Ainsi, l’inspiration peut être compliquée à trouver. Pour en avoir, il faut être très au courant de ce qui se fait dans le monde de la mode et donc fréquenter les salons de prêt-à-porter, regarder des défilés de mode, feuilleter des magazines etc. Connaitre les tendances est aussi très important et notamment les couleurs, six mois avant qu’elles ne le soient puisque c’est à cette date que la collection est créée. Mais très souvent, l’inspiration vient des clientes, de leurs demandes. « Les clientes vont arriver et aller toutes dans le même sens, c’est-à-dire vouloir des chapeaux aux couleurs tendances » explique Nadine.

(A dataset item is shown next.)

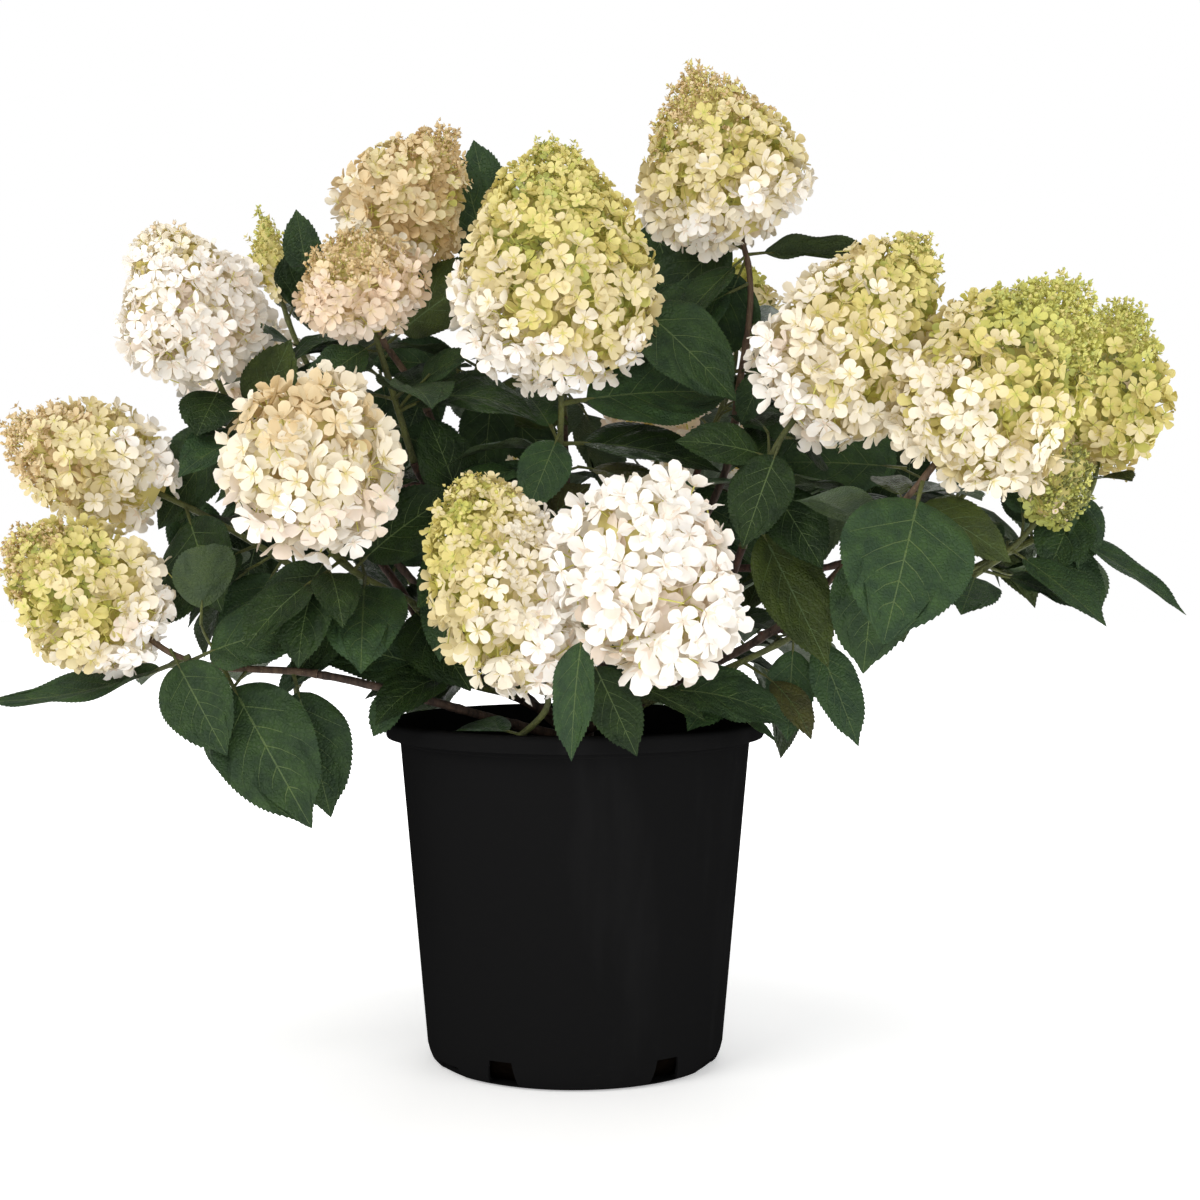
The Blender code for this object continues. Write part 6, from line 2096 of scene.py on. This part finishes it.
def bud_sprigs(shoot, bloom, rng):
    """Sprigs of buds among and beyond a head's last florets: (path of the sprig, bud places)."""
    if bloom.buds_from >= 1:
        return
    base, axis, _, _, length = head_frame(shoot)
    start = max(0.03, bloom.buds_from - BUD_BLEND)
    tint = TINT_NAMES.index(bloom.bud_tint)
    last = TINT_NAMES.index(bloom.tints[-1])
    shades = (tint, tint, last, last, max(tint - 1, 0), tint + 1)
    places = ringed_places(shoot, start, lambda _: SPRIG_SPACING, lambda _: SPRIG_INSET, rng)
    for s, turn in places:
        if rng.random() > bud_part(bloom, s):
            continue
        out = head_out(shoot, s, turn)
        grow = (out + axis * 0.6 + stray_way(rng) * 0.22).normalized()
        end = head_point(shoot, s, turn) - out * rng.uniform(0.0, 0.007) + axis * 0.003 * s
        foot = end - grow * SPRIG_LENGTH
        inner = base + axis * length * max(0.04, s - 0.14)
        buds = []
        for k in range(SPRIG_BUDS):
            back = SPRIG_LENGTH * 0.75 * k / (SPRIG_BUDS - 1)
            away = stray_way(rng)
            place = end - grow * back + away * 0.0016 * (0.5 + k / SPRIG_BUDS)
            facing = (grow + away * 0.5).normalized()
            buds.append((place, facing, rng.choice(shades), rng.uniform(0.65, 1.25)))
        yield [inner.lerp(foot, 0.35), foot, foot.lerp(end, 0.9)], buds


class HYDRANGEA_OT_flower_heads(Operator):
    """Set the florets, buds and branchlets of every flower head"""

    bl_idname = "hydrangea.flower_heads"
    bl_label = "Flower Heads"

    def execute(self, context):
        settings = context.scene.hydrangea_flowers
        tints = [petal_finish(name) for name in TINT_NAMES]
        tree = scatter_tree("blossom_scatter", tints, petal_finish("lime"))
        florets = template_collection("florets", [floret_mesh(i) for i in range(len(FLORET_SHAPES))])
        buds = template_collection("buds", [bud_mesh(i) for i in range(3)])
        places = {region: [] for region in REGIONS}
        beads = {region: [] for region in REGIONS}
        stalks = Collected()
        for index, shoot in enumerate(SHOOTS):
            if not shoot.tip:
                continue
            rng = random.Random(700 + index)
            bloom = BLOOMS[shoot.name]
            region = region_of(shoot)
            places[region] += open_florets(shoot, bloom, settings, rng)
            for path, found in bud_sprigs(shoot, bloom, rng):
                beads[region] += found
                stalks.add(*swept(path, SPRIG_RADII, 3))
            add_heart(stalks, shoot)
        heads = [shoot for shoot in SHOOTS if shoot.tip]
        for region in REGIONS:
            names = [shoot.name for shoot in heads if region_of(shoot) == region]
            size = (settings.floret_width, settings.size_spread, 11)
            mesh = scattered(f"florets_{region}", places[region], florets, tree, *size)
            new_piece(f"florets_{region}", mesh, [], names)
            mesh = scattered(f"buds_{region}", beads[region], buds, tree, settings.bud_radius, 0.2, 23)
            new_piece(f"buds_{region}", mesh, [], names)
        # The sprig stalks take lime; the bodies inside the heads take lemon, painted warm shade deep in the
        # heads.
        pair = [petal_finish("lime"), petal_finish("lemon")]
        names = [shoot.name for shoot in heads]
        new_piece("flower_stalks", stalks.mesh("flower_stalks"), pair, names)
        drop_templates(florets)
        drop_templates(buds)
        return {"FINISHED"}


def add_heart(made, shoot):
    """The tangle of stalks at the middle of a head, as one rough body that the florets hide, tinted lemon as
    painted warm shade in the head's depths.
    """
    sides, rings = 10, 8
    points = []
    for ring in range(rings):
        s = 0.08 + 0.76 * ring / (rings - 1)
        for turn in full_turn(sides):
            spot = head_point(shoot, s, turn, HEART_SHARE)
            points.append(spot + head_out(shoot, s, turn) * 0.004 * noise.noise(spot * 160))
    made.add(points, ring_faces(rings, sides), 1)


# Studio


class HYDRANGEA_OT_studio(Operator):
    """Lay the pale floor, hang the soft lights and set the camera"""

    bl_idname = "hydrangea.studio"
    bl_label = "Studio"

    def execute(self, context):
        settings = context.scene.hydrangea_studio
        context.scene.view_settings.view_transform = "Standard"
        self.floor(settings)
        self.lights(settings)
        self.surround(context.scene, settings)
        camera = new_object("photo_camera", bpy.data.cameras.new("photo_camera"))
        camera.data.lens = CAMERA_LENS
        camera.data.sensor_width = SENSOR_WIDTH
        camera.location = CAMERA_PLACE
        camera.rotation_euler = (CAMERA_AIM - CAMERA_PLACE).to_track_quat("-Z", "Y").to_euler()
        context.scene.camera = camera
        return {"FINISHED"}

    def floor(self, settings):
        """A round sheet of pale paper."""
        points = [(0, 0, 0)]
        for radius in FLOOR_RINGS:
            for turn in full_turn(FLOOR_SIDES):
                points.append((radius * math.cos(turn), radius * math.sin(turn), 0))
        faces = [(0, 1 + i, 1 + (i + 1) % FLOOR_SIDES) for i in range(FLOOR_SIDES)]
        for face in ring_faces(len(FLOOR_RINGS), FLOOR_SIDES, capped=False):
            low, next_low, next_high, high = (1 + i for i in face)
            faces.append((low, high, next_high, next_low))
        made = Collected()
        made.add(points, faces)
        sheet = new_object("studio_floor", made.mesh("studio_floor"))
        pale = tuple(settings.floor)
        values = tissue_values(pale, shade_of(pale, 0.985), 3.0, 400.0, (0.75, 0.9))
        paper = finish("studio_paper", "tissue_mottle", values, 0.02, 0.0002)
        self.fade_out(paper)
        sheet.data.materials.append(paper)

    def fade_out(self, paper):
        """Lets the floor glow towards its edge, so that it runs into the white surround with no seam."""
        tree = paper.node_tree
        shader = tree.nodes["Principled BSDF"]
        place = tree.nodes.new("ShaderNodeTexCoord").outputs["Object"]
        away = new_node(tree, "ShaderNodeVectorMath", {0: place}, operation="LENGTH")
        glow = ranged(tree, away.outputs["Value"], *GLOW_REACH, *GLOW_STRENGTH)
        colour = new_node(tree, "ShaderNodeCombineColor", {"Red": glow, "Green": glow, "Blue": glow})
        tree.links.new(colour.outputs["Color"], shader.inputs["Emission Color"])
        shader.inputs["Emission Strength"].default_value = 1.0

    def surround(self, scene, settings):
        """White all round: dimmer as a light than as the camera sees it."""
        scene.world = bpy.data.worlds.new("studio_surround")
        scene.world.use_nodes = True
        tree = scene.world.node_tree
        glow = tree.nodes["Background"]
        bright = tree.nodes.new("ShaderNodeBackground")
        for background, strength in ((glow, settings.surround), (bright, 1.0)):
            background.inputs["Color"].default_value = (1.0, 1.0, 1.0, 1)
            background.inputs["Strength"].default_value = strength
        sight = tree.nodes.new("ShaderNodeLightPath")
        sockets = {"Fac": sight.outputs["Is Camera Ray"]}
        sockets |= {1: glow.outputs["Background"], 2: bright.outputs["Background"]}
        blend = new_node(tree, "ShaderNodeMixShader", sockets)
        tree.links.new(blend.outputs["Shader"], tree.nodes["World Output"].inputs["Surface"])

    def lights(self, settings):
        """A large key light high on the left, weaker ones on the right and in front, and one behind."""
        for name, place, size, share, colour in LIGHTS:
            light = new_object(name, bpy.data.lights.new(name, "AREA"))
            light.data.shape = "DISK"
            light.data.size = size
            light.data.energy = settings.key_power * share
            light.data.color = colour
            light.location = place
            light.rotation_euler = (LIGHTS_AIM - Vector(place)).to_track_quat("-Z", "Y").to_euler()


class HYDRANGEA_PT_workshop(Panel):
    """The hydrangea's pieces, in the order they are made"""

    bl_label = "Potted Hydrangea"
    bl_idname = "HYDRANGEA_PT_workshop"
    bl_space_type = "VIEW_3D"
    bl_region_type = "UI"
    bl_category = "Hydrangea"

    def draw(self, context):
        layout = self.layout
        for operator in OPERATORS:
            layout.operator(operator.bl_idname)
        for label in SETTINGS:
            box = layout.box()
            group = getattr(context.scene, label)
            for name in group.__annotations__:
                box.prop(group, name)


OPERATORS = (
    HYDRANGEA_OT_studio,
    HYDRANGEA_OT_pot,
    HYDRANGEA_OT_potting_mix,
    HYDRANGEA_OT_limbs,
    HYDRANGEA_OT_leaves,
    HYDRANGEA_OT_flower_heads,
)
SETTINGS = {
    "hydrangea_pot": PotSettings,
    "hydrangea_bark": BarkSettings,
    "hydrangea_leaves": LeafSettings,
    "hydrangea_flowers": FlowerSettings,
    "hydrangea_studio": StudioSettings,
}


def register():
    for settings in SETTINGS.values():
        bpy.utils.register_class(settings)
    for label, settings in SETTINGS.items():
        setattr(bpy.types.Scene, label, PointerProperty(type=settings))
    for operator in OPERATORS:
        bpy.utils.register_class(operator)
    bpy.utils.register_class(HYDRANGEA_PT_workshop)


def unregister():
    bpy.utils.unregister_class(HYDRANGEA_PT_workshop)
    for operator in reversed(OPERATORS):
        bpy.utils.unregister_class(operator)
    for label, settings in SETTINGS.items():
        delattr(bpy.types.Scene, label)
        bpy.utils.unregister_class(settings)


def main():
    register()
    bpy.ops.hydrangea.studio()
    bpy.ops.hydrangea.pot()
    bpy.ops.hydrangea.potting_mix()
    bpy.ops.hydrangea.limbs()
    bpy.ops.hydrangea.leaves()
    bpy.ops.hydrangea.flower_heads()


if __name__ == "__main__":
    main()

Les clients se rendant dans sa boutique n’ont pas un profil type. Il y a des clients lambda venant chercher des chapeaux pour la vie quotidienne. En plus d’en créer, Nadine vend aussi des chapeaux de marque comme des Stetson par exemple. Aussi, à partir d’un chapeau déjà existant, elle peut changer un détail pour le rendre tout autre. Mais très souvent, les clientes viennent dans la boutique pour une occasion spéciale, une cérémonie ou un mariage. Par exemple, une cliente est venue chercher un chapeau pour un mariage qui était la semaine d’après. Ne trouvant pas son bonheur, Nadine lui a proposé de revenir deux jours plus tard avec le tissu de sa robe pour que le chapeau soit bien cordonné avec celle-ci. Des clients un peu moins lambda viennent aussi rechercher des chapeaux dans la boutique de Nadine. En effet, parmi ses clients nous pouvons trouver des personnalités princières, politiques ou évoluant dans le domaine artistique. La qualité du chapeau proposé est un atout majeur et très recherché par les clients. Le métier de modiste est donc précieux et a encore de nombreux jours devant lui.